5 Y2法人が、組合員A3に対する退職強要、介護業務の強要及び同人のYグループ総務業務への復帰に関する事項を議題とする令和元年10月29日付団体交渉申入れ及び令和元年度冬季賞与に関する事項、就業規則・賃金規程のうち賞与の支給日在籍要件に関する事項、令和元年6月給料からの皆勤手当廃止に関する事項、残業単価に処遇改善分を含めない取扱いに関する事項、平成27年度処遇改善加算の清算金に関する事項を議題とする令和元年12月12日付け団体交渉申入れに応じなかったことは、正当な事由のない団体交渉拒否に当たるか否か(争点⑤)
 Y2法人は、組合員名簿が実態を正確に反映していないこと、加算金に関する事項を団体交渉とする団体交渉には十分に対応してきたことを理由に、同法人の団体交渉拒否には正当な理由があると主張するが、これら主張には理由がない。
 Y2法人が令和元年10月29日及び同年12月12日付け団体交渉申入れに応じなかったことは、正当な理由のない団体交渉拒否に当たる。
<Y3会社の対応>
6 令和元年度夏季賞与以後の賞与の支給の有無、額及び支給時期に関する事項を巡るY3会社の対応は、不誠実な対応に当たるか否か。(争点⑥)

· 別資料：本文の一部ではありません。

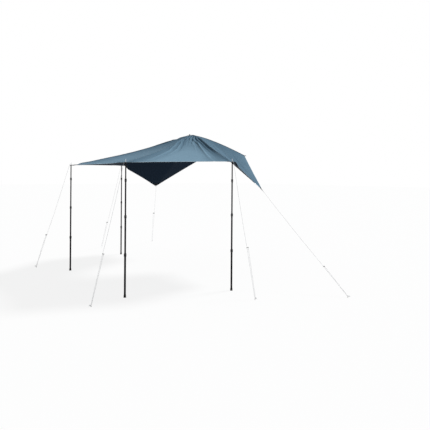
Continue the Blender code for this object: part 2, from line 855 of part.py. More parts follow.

 これら事項は労働者の労働条件に関する事項であるから義務的団体交渉事項に当たることは明らかであるところ、前記3-1で判断したとおり、この件に関するY1会社の対応は不誠実なものであり、同様の主張で団体交渉を拒否しているY3会社の対応もまた、不誠実な対応に当たる。
 以上により、令和元年度夏季賞与以後の賞与の支給の有無、額及び支給時期に関する事項を巡るY3会社の対応は、不誠実な対応に当たる。
7 Y3会社が、令和元年度冬季賞与に関する事項、就業規則及び賃金規程のうち賞与の支給日在籍要件に関する事項、令和元年6月給与からの皆勤手当廃止に関する事項、残業単価3に処遇改善分を含めない取扱いに関する事項、平成27年度処遇改善加算の清算金に関する事項を議題とする令和元年12月12日付け団体交渉申入れに応じなかったことは、正当な理由のない団体交渉に当たるか否か(争点⑦)
 Y3会社は、組合員名簿が実態を正確に反映していないこと、加算金に関する事項を団体交渉とする団体交渉には十分に対応してきたことを理由に、同社の団体交渉拒否には正当な理由があると主張するが、これら主張には理由がない。
 Y3会社が令和元年12月12日付け団体交渉申入れに応じなかったことは、正当な理由のない団体交渉拒否に当たる。